* Instructions for the task
Copy the data word for word, keeping every line.

------------------------------------

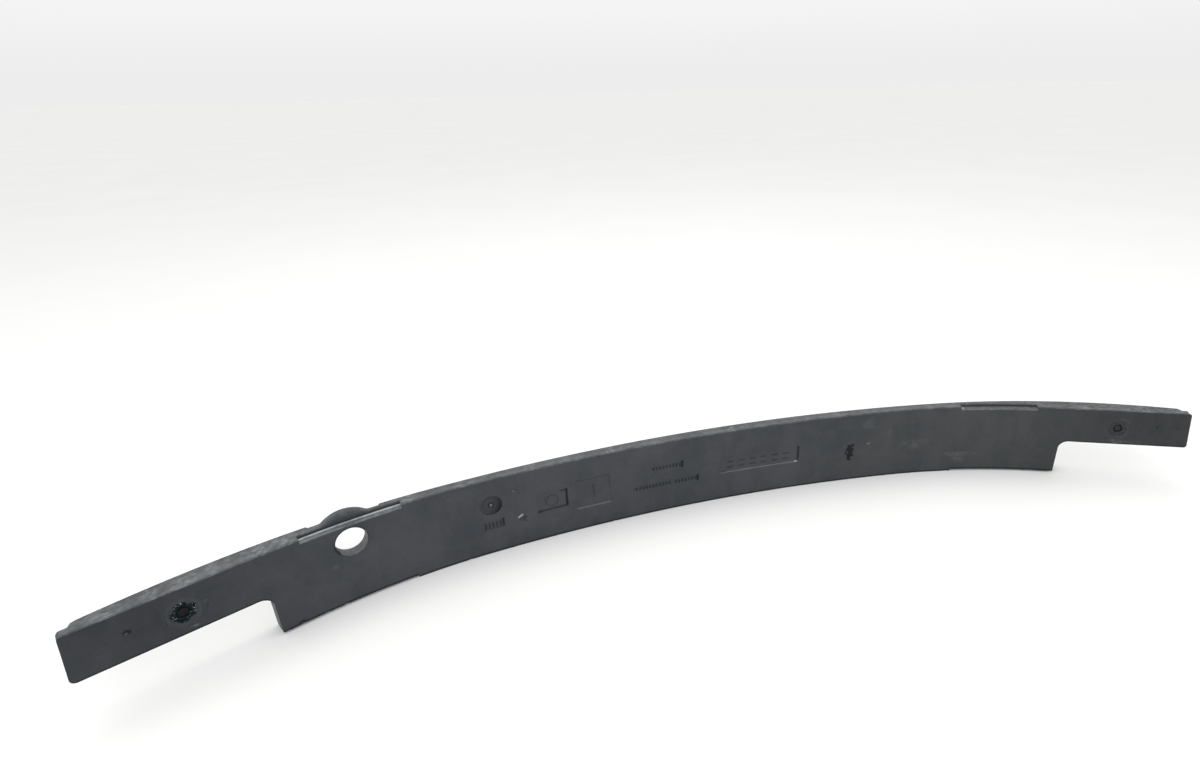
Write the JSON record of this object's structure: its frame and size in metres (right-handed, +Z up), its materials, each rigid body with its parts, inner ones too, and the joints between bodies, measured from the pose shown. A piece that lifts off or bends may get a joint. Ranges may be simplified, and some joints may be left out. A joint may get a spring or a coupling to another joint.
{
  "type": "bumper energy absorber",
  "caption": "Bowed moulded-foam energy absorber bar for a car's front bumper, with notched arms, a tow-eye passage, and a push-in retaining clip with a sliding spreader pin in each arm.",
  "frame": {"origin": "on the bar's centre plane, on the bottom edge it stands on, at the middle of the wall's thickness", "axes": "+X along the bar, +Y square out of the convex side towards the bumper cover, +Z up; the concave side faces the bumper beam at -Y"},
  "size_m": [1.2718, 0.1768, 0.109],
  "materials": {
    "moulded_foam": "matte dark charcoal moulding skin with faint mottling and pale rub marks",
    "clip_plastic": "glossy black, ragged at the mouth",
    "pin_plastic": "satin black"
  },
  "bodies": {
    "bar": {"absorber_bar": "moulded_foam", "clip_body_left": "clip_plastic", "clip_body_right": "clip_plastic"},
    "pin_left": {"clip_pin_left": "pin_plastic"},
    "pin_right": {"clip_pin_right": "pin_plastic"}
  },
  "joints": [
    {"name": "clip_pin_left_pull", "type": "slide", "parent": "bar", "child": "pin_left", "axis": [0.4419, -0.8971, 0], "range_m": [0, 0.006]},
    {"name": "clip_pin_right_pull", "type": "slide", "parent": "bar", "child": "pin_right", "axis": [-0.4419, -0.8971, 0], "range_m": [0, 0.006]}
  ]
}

------------------------------------

* Exercise response
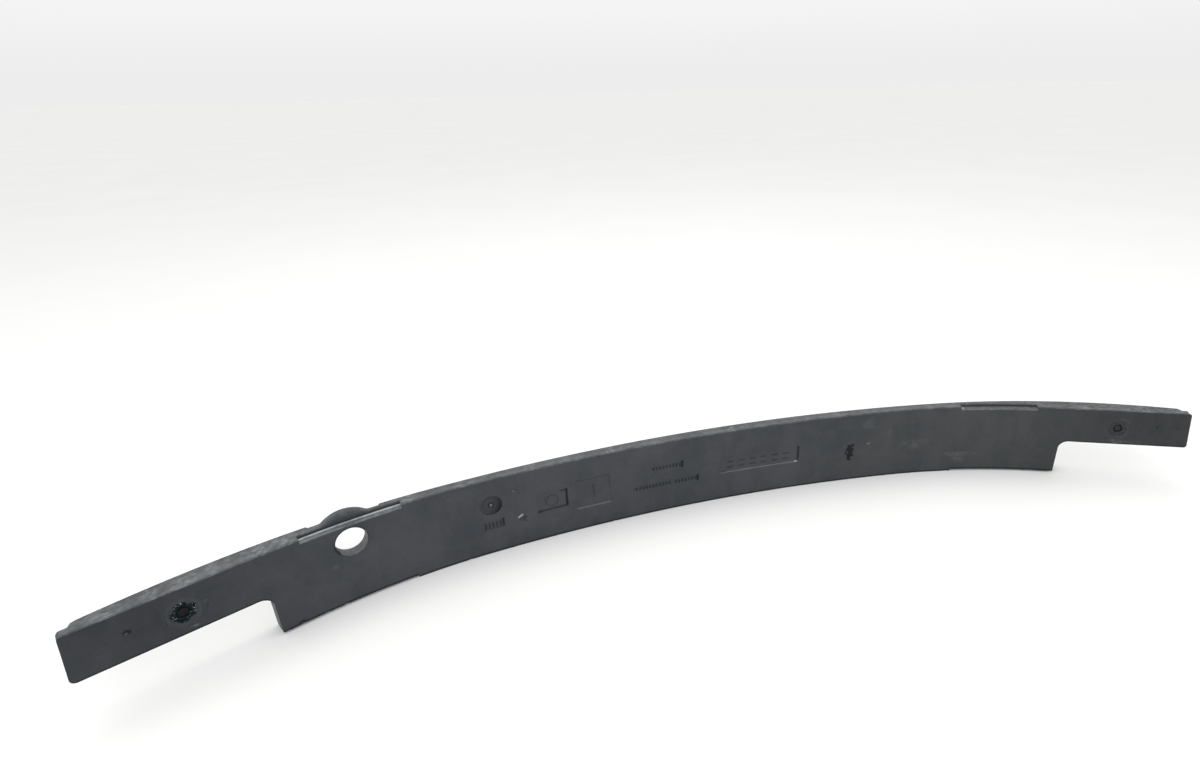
Write the JSON record of this object's structure: its frame and size in metres (right-handed, +Z up), its materials, each rigid body with its parts, inner ones too, and the joints between bodies, measured from the pose shown. A piece that lifts off or bends may get a joint. Ranges may be simplified, and some joints may be left out. A joint may get a spring or a coupling to another joint.
{
  "type": "bumper energy absorber",
  "caption": "Bowed moulded-foam energy absorber bar for a car's front bumper, with notched arms, a tow-eye passage, and a push-in retaining clip with a sliding spreader pin in each arm.",
  "frame": {"origin": "on the bar's centre plane, on the bottom edge it stands on, at the middle of the wall's thickness", "axes": "+X along the bar, +Y square out of the convex side towards the bumper cover, +Z up; the concave side faces the bumper beam at -Y"},
  "size_m": [1.2718, 0.1768, 0.109],
  "materials": {
    "moulded_foam": "matte dark charcoal moulding skin with faint mottling and pale rub marks",
    "clip_plastic": "glossy black, ragged at the mouth",
    "pin_plastic": "satin black"
  },
  "bodies": {
    "bar": {"absorber_bar": "moulded_foam", "clip_body_left": "clip_plastic", "clip_body_right": "clip_plastic"},
    "pin_left": {"clip_pin_left": "pin_plastic"},
    "pin_right": {"clip_pin_right": "pin_plastic"}
  },
  "joints": [
    {"name": "clip_pin_left_pull", "type": "slide", "parent": "bar", "child": "pin_left", "axis": [0.4419, -0.8971, 0], "range_m": [0, 0.006]},
    {"name": "clip_pin_right_pull", "type": "slide", "parent": "bar", "child": "pin_right", "axis": [-0.4419, -0.8971, 0], "range_m": [0, 0.006]}
  ]
}